Should You Be Friends With Your Boss in Cyberspace?

Imagine this: you're on Facebook; you have a personal page and a Fan page. Your boss is also on Facebook. Should you be friends? What are the legal implications of doing so? Here are a 5 things to take into consideration before you say "yes":

1: To Friend or Not to Friend? First question to think about is what kind of relationship do you currently have with your employer--is it personal, is it family, are you already friends? What kind of relationship do you want to have with your boss? If your existing relationship is professional, will you be crossing the line from professional to personal if you become friends? Will you be perceived as crossing the line--even if you don't think so? How might that affect your job? Your relationship with co-workers? Would it be acceptable for your employer to see some of the things you upload to your Facebook page? Is being "friends" with your boss worth the risk and potential trouble you might experience?

2: Virtual Footprints. A footprint is defined as a track, a trail, a trace, a mark that was left of something that came before. We leave footprints in the sand, on the floor when we come out of the shower, on the carpet when we come in from outside and don't wipe our feet. We also leave footprints when we browse the Internet or engage in conversations on social media sites. The difference is that Internet footprints or virtual footprints are permanent -- contrary to popular belief. So I ask you, is there anything on your site or in your profile, such as content, videos, photos, slogans, or widgets, which could be perceived as provocative? Offensive? Inappropriate? Unprofessional? Because social media is quick, easy, and fun to use, we sometimes forget about the consequences of our actions, or our language. Think about it, how often have you said something, and then regretted it later? If you're like most of us, it's happened more often than you'd like to admit. But with words, eventually the sting goes away. In Facebook and other social media sites, you leave an indelible "virtual footprint", which is available for everyone to see -- forever! For example, if you behave badly, upload provocative pictures of yourself in a compromising position, or spout defaming words about your boss on your Facebook Fan page, rest assured your employer will see it eventually. Another thing to be aware of is that potential employers also increasingly look to social media sites to learn about possible candidates. Additionally, some courts have held that Tweets and Facebook entries create a "record" that can, in some instances, be placed into evidence and used against you in a court of law.

3: Public vs. Private? Can your boss hold you accountable for your online conduct? Do the rules change if your boss is also your "friend"? Is your Facebook profile a "private" space just for your family and friends where almost anything is allowed, or is it a "public" venue where you must abide by the rules of the road? The answer to these questions will determine whether what you do and/or say is protected under the first amendment to the US Constitution, or if your boss can hold you accountable for your conduct. One federal court in CT held that a blog posted to a social media site, even though defamatory, was off-limits because it was considered a private "on-campus" space. Over the next few years we'll likely see many cases addressing this and other social media issues. Since the law is unclear, it's important to think twice about being friends with your boss online.
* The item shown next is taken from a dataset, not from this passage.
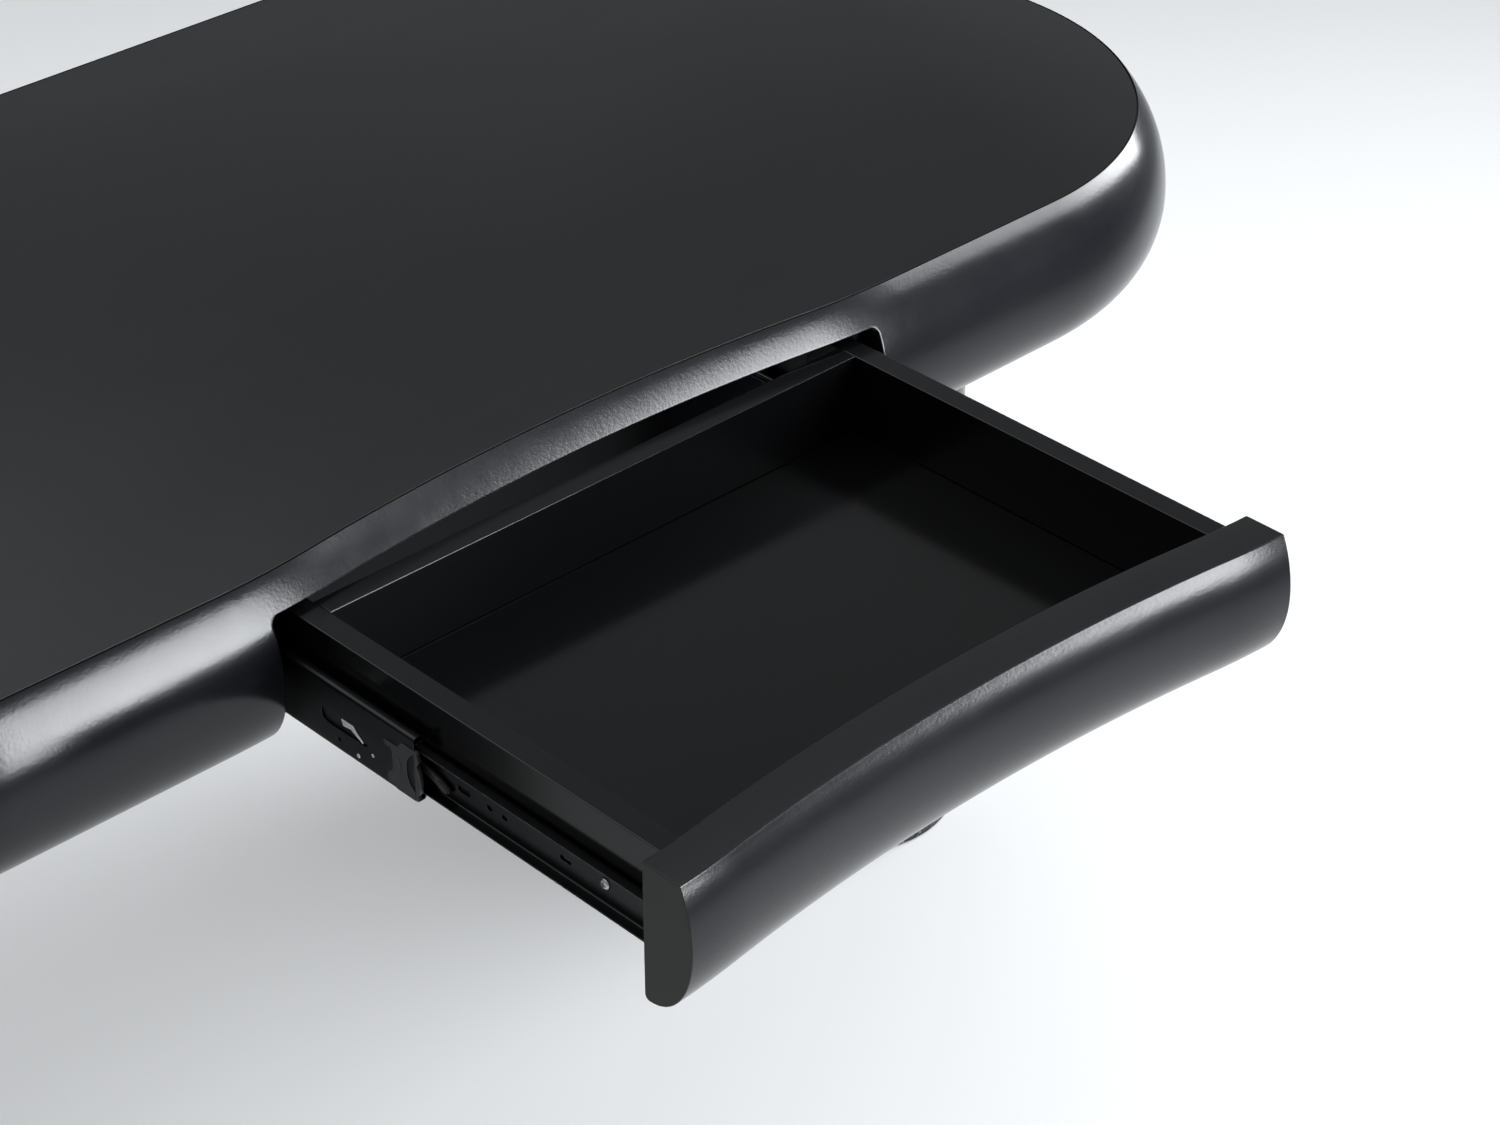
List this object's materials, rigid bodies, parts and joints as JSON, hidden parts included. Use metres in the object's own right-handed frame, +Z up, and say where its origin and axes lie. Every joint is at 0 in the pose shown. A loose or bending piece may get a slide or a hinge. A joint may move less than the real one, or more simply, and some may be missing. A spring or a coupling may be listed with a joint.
{
  "type": "computer desk",
  "caption": "Black desk with a rounded moulded edge, a concave front, two oval legs and a shallow keyboard drawer that pulls fully out on ball slides.",
  "frame": {"origin": "on the floor under the middle of the outline, drawer pulled out as in the rest pose", "axes": "+X to the right of the person at the desk, +Y away from them, +Z up; the drawer opens towards -Y"},
  "size_m": [1.4, 1.049, 0.74],
  "materials": {
    "top_surface": "satin charcoal laminate on board",
    "lacquer": "semi-gloss black lacquer with a fine orange peel",
    "board": "satin black foil on board",
    "black_steel": "black coated sheet steel",
    "zinc": "bright zinc plate",
    "black_plastic": "moulded black plastic",
    "plinth": "black hammered lacquer on board"
  },
  "bodies": {
    "desk": {"top_panel": "top_surface", "edge_lintel": "lacquer", "edge_rear": "lacquer", "bay_rear_rail": "board", "modesty_panel": "lacquer", "edge_front_left": "lacquer", "edge_front_right": "lacquer", "edge_front_corner_left": "lacquer", "edge_front_corner_right": "lacquer", "edge_rear_corner_left": "lacquer", "edge_rear_corner_right": "lacquer", "edge_end_left": "lacquer", "edge_end_right": "lacquer", "runner_rail_left": "board", "runner_rail_right": "board", "slide_cabinet_member_left": "black_steel", "slide_cabinet_member_right": "black_steel", "leg_front_stave_left": "lacquer", "leg_front_stave_right": "lacquer", "leg_rear_stave_left": "lacquer", "leg_rear_stave_right": "lacquer", "leg_outer_panel_left": "lacquer", "leg_outer_panel_right": "lacquer", "leg_inner_panel_left": "lacquer", "leg_inner_panel_right": "lacquer", "leg_plinth_left": "plinth", "leg_plinth_right": "plinth", "leg_cap_left": "lacquer", "leg_cap_right": "lacquer", "leg_core_left": "black_steel", "leg_core_right": "black_steel", "leg_mount_plate_left": "black_steel", "leg_mount_plate_right": "black_steel", "glide_front_left": "black_plastic", "glide_front_right": "black_plastic", "glide_rear_left": "black_plastic", "glide_rear_right": "black_plastic", "modesty_bracket_left": "black_steel", "modesty_bracket_right": "black_steel"},
    "drawer": {"drawer_front": "lacquer", "drawer_bottom": "board", "drawer_back": "board", "drawer_side_left": "board", "drawer_side_right": "board", "slide_screw_left": "zinc", "slide_screw_right": "zinc", "slide_drawer_member_left": "black_steel", "slide_drawer_member_right": "black_steel"},
    "middle_left": {"slide_middle_member_left": "black_steel", "slide_end_clip_left": "black_plastic"},
    "outer_cage_left": {"slide_outer_cage_left": "zinc"},
    "inner_cage_left": {"slide_inner_cage_left": "zinc"},
    "release_lever_left": {"slide_release_lever_left": "black_plastic"},
    "middle_right": {"slide_middle_member_right": "black_steel", "slide_end_clip_right": "black_plastic"},
    "outer_cage_right": {"slide_outer_cage_right": "zinc"},
    "inner_cage_right": {"slide_inner_cage_right": "zinc"},
    "release_lever_right": {"slide_release_lever_right": "black_plastic"}
  },
  "joints": [
    {"name": "drawer_slide", "type": "slide", "parent": "desk", "child": "drawer", "axis": [0, -1, 0], "range_m": [-0.35, 0]},
    {"name": "middle_slide_left", "type": "slide", "parent": "desk", "child": "middle_left", "axis": [0, -1, 0], "range_m": [-0.175, 0]},
    {"name": "outer_cage_slide_left", "type": "slide", "parent": "desk", "child": "outer_cage_left", "axis": [0, -1, 0], "range_m": [-0.0875, 0]},
    {"name": "inner_cage_slide_left", "type": "slide", "parent": "desk", "child": "inner_cage_left", "axis": [0, -1, 0], "range_m": [-0.2625, 0]},
    {"name": "release_lever_left", "type": "hinge", "parent": "drawer", "child": "release_lever_left", "pos_m": [-0.2395, -0.27047, 0.6684], "axis": [1, 0, 0], "range_deg": [-12, 5], "stiffness_Nm_per_rad": 0.05},
    {"name": "middle_slide_right", "type": "slide", "parent": "desk", "child": "middle_right", "axis": [0, -1, 0], "range_m": [-0.175, 0]},
    {"name": "outer_cage_slide_right", "type": "slide", "parent": "desk", "child": "outer_cage_right", "axis": [0, -1, 0], "range_m": [-0.0875, 0]},
    {"name": "inner_cage_slide_right", "type": "slide", "parent": "desk", "child": "inner_cage_right", "axis": [0, -1, 0], "range_m": [-0.2625, 0]},
    {"name": "release_lever_right", "type": "hinge", "parent": "drawer", "child": "release_lever_right", "pos_m": [0.2395, -0.27047, 0.6684], "axis": [1, 0, 0], "range_deg": [-12, 5], "stiffness_Nm_per_rad": 0.05}
  ],
  "couplings": [
    {"joint": "middle_slide_left", "follows": "drawer_slide", "ratio": 0.5},
    {"joint": "outer_cage_slide_left", "follows": "drawer_slide", "ratio": 0.25},
    {"joint": "inner_cage_slide_left", "follows": "drawer_slide", "ratio": 0.75},
    {"joint": "middle_slide_right", "follows": "drawer_slide", "ratio": 0.5},
    {"joint": "outer_cage_slide_right", "follows": "drawer_slide", "ratio": 0.25},
    {"joint": "inner_cage_slide_right", "follows": "drawer_slide", "ratio": 0.75}
  ]
}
4: Legal Ramifications. Not only can your content expose you to liability for an assortment of legal claims, such as defamation (Amanda Bonnen is being sued in Chicago for $50,000), but can your boss (if you have one) be sued too? What other legal issues might surface, e.g., harassment, copyright infringement, or trademark infringement. Because it's so easy to upload content to the Internet, it's important to be careful to make sure what you upload does not infringe any third party rights. So ask yourself before you upload, did you create the content, if not, do you have a license or permission to use it, even if you have a license, does it cover the use you intend? If you incorporate someone's trademark in your post, comment, or content do you have permission to use it? Does your upload imply an endorsement by a celebrity? If so, did you get permission? The underlying issue here is that if you are found liable for infringement, defamation, and the like, as an employee you potentially bind your employer as well, especially if he/she is your friend. These are just a few of the legal issues to be aware of when you become friends with your boss.

5: Does your Company have a policy? Does your company have a policy on blogging, social media sites, email, and personal internet use, employee relationships? If so, do you know what that policy says? For example, if your company has a policy, which prevents fraternization among co-workers, could that include online fraternization as well? Does having a policy even make a difference? More and more courts are sending a message to companies that they should create internet policies, and stand by them! If there is no policy, it's hard for employees to legitimately know what they can and can not do.

Socializing on social media sites is fun, but make sure you are mindful of what you say and do, because your actions can come back to haunt you. Long gone are the days when social networking was seen as just a game or an innocent place to meet friends. Increasingly courts are holding people accountable for what they say and do in social media venues.